Task statement - From the line with "ridge_cap_screws = screw_set(deck_depth, cap_screw_spots)" to the line with "obj.matrix_world = Matrix.Identity(4)", both lines included, set down exactly those lines, please, and no others.

- - - -

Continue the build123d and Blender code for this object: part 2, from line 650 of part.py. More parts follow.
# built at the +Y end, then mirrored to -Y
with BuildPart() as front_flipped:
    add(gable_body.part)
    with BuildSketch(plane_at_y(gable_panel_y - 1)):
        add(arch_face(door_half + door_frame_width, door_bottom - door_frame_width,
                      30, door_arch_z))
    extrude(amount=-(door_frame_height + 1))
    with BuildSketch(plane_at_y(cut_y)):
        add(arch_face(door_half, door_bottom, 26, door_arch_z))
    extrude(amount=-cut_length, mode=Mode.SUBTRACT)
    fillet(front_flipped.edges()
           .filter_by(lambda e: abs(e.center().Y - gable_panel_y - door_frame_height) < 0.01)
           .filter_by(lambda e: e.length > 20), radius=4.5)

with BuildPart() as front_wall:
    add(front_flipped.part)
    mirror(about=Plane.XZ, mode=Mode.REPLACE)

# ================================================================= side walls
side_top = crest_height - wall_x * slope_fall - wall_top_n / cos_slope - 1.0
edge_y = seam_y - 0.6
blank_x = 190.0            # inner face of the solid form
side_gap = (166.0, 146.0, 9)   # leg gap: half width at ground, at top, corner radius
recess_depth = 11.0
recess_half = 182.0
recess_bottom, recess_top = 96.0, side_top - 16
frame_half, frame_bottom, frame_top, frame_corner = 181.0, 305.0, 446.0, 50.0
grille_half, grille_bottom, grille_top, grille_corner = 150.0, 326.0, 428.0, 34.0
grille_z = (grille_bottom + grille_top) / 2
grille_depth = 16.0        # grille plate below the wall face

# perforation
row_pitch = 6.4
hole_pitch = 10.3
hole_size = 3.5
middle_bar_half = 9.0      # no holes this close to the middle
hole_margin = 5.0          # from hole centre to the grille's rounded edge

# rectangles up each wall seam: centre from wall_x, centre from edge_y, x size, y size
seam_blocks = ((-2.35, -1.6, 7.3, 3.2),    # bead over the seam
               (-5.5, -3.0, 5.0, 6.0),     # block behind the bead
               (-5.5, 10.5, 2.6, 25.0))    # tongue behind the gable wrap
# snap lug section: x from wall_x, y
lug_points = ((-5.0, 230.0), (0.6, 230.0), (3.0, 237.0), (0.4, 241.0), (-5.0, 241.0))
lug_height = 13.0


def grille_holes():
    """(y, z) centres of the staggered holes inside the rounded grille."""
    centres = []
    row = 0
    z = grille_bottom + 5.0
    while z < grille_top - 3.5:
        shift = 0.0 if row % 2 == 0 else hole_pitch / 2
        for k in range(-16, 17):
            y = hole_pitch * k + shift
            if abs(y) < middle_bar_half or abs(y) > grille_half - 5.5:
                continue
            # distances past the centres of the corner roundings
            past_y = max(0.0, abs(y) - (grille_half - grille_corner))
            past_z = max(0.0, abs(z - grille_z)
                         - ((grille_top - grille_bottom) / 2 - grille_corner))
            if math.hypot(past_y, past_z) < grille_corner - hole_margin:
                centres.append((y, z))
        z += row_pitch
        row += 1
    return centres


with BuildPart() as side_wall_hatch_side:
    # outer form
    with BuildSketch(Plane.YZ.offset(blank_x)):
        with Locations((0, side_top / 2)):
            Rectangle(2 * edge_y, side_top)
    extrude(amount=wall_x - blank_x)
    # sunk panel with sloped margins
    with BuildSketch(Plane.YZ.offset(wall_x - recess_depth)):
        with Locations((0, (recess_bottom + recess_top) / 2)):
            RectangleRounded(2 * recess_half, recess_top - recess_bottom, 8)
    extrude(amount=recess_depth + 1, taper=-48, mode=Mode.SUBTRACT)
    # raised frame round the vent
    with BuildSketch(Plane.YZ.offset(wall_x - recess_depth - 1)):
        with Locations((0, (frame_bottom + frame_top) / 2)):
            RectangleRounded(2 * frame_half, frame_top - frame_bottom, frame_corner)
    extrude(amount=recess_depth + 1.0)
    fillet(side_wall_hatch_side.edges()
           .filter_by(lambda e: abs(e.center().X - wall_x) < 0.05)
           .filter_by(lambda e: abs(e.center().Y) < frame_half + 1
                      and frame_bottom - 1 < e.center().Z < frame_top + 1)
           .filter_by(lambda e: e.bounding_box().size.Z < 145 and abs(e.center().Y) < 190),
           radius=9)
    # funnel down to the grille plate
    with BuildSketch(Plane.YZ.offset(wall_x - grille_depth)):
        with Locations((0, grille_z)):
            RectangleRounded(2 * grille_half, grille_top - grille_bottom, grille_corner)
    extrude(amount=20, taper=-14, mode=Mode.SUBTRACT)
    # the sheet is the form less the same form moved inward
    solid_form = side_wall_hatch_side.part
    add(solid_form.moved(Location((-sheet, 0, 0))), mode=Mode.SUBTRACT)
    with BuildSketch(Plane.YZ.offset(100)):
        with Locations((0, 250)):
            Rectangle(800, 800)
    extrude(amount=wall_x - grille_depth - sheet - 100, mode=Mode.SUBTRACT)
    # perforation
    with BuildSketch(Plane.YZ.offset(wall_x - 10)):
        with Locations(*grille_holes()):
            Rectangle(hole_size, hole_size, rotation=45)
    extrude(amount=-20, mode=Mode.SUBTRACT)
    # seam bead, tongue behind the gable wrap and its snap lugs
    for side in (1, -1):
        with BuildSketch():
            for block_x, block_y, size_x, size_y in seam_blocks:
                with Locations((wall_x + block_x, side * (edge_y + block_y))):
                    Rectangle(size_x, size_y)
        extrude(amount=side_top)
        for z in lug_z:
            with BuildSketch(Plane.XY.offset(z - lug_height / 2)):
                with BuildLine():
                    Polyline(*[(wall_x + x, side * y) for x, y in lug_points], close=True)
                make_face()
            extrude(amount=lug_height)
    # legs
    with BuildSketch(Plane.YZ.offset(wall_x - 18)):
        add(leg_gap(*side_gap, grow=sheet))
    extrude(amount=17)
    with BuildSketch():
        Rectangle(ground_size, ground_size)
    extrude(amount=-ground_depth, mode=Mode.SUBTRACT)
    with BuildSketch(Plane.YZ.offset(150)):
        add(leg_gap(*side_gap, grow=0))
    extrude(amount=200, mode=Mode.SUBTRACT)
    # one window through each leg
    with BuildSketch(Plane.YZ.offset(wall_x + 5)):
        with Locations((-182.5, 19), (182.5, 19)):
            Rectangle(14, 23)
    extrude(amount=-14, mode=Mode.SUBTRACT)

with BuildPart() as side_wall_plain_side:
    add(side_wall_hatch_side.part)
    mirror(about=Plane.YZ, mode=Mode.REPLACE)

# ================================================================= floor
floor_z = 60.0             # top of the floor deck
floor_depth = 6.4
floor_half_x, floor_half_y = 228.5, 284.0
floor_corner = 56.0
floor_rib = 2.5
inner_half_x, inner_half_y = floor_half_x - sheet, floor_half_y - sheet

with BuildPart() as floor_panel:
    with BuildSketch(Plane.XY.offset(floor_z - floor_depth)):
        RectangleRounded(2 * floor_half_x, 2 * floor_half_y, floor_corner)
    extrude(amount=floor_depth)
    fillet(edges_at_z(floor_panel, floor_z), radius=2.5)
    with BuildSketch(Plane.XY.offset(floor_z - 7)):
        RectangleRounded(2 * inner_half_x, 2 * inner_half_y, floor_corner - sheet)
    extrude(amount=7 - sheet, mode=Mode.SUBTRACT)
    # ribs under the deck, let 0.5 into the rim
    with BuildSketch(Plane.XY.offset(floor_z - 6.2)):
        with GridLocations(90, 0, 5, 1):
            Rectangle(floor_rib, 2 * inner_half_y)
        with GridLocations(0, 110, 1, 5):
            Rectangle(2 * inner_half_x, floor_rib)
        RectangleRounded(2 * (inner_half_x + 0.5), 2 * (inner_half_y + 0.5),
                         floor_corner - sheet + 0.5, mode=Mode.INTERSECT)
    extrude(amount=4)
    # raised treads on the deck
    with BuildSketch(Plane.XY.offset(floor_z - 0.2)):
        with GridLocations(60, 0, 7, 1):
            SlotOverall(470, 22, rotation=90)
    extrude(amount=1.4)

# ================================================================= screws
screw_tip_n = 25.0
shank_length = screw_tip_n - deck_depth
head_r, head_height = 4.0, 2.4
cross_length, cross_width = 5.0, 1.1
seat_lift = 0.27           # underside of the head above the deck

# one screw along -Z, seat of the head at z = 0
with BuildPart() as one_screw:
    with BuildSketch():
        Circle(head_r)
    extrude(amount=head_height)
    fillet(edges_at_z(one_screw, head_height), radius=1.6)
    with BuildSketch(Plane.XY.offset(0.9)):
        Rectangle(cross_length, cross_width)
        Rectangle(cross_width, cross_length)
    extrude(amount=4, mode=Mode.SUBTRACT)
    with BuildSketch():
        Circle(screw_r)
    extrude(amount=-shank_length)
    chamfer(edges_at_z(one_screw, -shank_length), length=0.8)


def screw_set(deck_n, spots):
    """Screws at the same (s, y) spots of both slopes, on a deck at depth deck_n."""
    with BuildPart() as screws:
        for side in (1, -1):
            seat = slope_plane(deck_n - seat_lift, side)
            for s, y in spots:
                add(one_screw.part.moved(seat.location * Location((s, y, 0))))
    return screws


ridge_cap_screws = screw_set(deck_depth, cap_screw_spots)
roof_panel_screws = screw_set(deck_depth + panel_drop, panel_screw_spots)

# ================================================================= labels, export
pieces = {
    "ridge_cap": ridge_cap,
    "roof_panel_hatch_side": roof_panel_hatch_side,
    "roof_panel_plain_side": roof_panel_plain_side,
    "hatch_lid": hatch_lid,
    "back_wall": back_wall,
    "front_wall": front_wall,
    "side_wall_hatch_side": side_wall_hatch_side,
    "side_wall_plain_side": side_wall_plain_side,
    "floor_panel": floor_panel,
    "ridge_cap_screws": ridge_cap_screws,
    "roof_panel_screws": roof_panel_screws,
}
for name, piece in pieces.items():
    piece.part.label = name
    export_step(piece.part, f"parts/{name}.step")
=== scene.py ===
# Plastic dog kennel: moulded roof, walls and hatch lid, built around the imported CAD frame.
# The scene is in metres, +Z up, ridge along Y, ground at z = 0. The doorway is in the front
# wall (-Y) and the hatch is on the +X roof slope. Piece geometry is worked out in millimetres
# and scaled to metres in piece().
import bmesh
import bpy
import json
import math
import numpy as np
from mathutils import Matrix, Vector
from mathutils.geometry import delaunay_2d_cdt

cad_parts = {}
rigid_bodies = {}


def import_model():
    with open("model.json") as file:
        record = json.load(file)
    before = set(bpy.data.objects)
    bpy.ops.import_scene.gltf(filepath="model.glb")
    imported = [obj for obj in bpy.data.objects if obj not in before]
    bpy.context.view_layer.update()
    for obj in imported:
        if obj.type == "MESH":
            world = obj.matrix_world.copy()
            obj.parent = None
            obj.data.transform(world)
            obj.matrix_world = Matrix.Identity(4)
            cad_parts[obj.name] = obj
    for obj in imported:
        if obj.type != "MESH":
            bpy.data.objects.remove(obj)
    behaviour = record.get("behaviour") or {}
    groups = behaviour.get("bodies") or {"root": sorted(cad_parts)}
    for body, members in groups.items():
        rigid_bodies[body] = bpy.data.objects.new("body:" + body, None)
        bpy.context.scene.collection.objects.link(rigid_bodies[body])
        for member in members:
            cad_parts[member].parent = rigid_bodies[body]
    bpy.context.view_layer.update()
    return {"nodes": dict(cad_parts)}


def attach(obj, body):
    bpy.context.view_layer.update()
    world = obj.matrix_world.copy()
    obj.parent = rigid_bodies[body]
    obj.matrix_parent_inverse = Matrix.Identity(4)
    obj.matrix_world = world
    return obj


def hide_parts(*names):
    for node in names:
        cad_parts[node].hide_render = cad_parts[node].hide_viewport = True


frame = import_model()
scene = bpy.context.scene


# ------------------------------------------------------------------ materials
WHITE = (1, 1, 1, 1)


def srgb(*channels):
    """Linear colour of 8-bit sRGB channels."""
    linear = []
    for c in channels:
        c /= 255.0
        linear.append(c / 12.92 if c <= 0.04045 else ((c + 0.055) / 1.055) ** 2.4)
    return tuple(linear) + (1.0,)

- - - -

Completed task -
ridge_cap_screws = screw_set(deck_depth, cap_screw_spots)
roof_panel_screws = screw_set(deck_depth + panel_drop, panel_screw_spots)

# ================================================================= labels, export
pieces = {
    "ridge_cap": ridge_cap,
    "roof_panel_hatch_side": roof_panel_hatch_side,
    "roof_panel_plain_side": roof_panel_plain_side,
    "hatch_lid": hatch_lid,
    "back_wall": back_wall,
    "front_wall": front_wall,
    "side_wall_hatch_side": side_wall_hatch_side,
    "side_wall_plain_side": side_wall_plain_side,
    "floor_panel": floor_panel,
    "ridge_cap_screws": ridge_cap_screws,
    "roof_panel_screws": roof_panel_screws,
}
for name, piece in pieces.items():
    piece.part.label = name
    export_step(piece.part, f"parts/{name}.step")
=== scene.py ===
# Plastic dog kennel: moulded roof, walls and hatch lid, built around the imported CAD frame.
# The scene is in metres, +Z up, ridge along Y, ground at z = 0. The doorway is in the front
# wall (-Y) and the hatch is on the +X roof slope. Piece geometry is worked out in millimetres
# and scaled to metres in piece().
import bmesh
import bpy
import json
import math
import numpy as np
from mathutils import Matrix, Vector
from mathutils.geometry import delaunay_2d_cdt

cad_parts = {}
rigid_bodies = {}


def import_model():
    with open("model.json") as file:
        record = json.load(file)
    before = set(bpy.data.objects)
    bpy.ops.import_scene.gltf(filepath="model.glb")
    imported = [obj for obj in bpy.data.objects if obj not in before]
    bpy.context.view_layer.update()
    for obj in imported:
        if obj.type == "MESH":
            world = obj.matrix_world.copy()
            obj.parent = None
            obj.data.transform(world)
            obj.matrix_world = Matrix.Identity(4)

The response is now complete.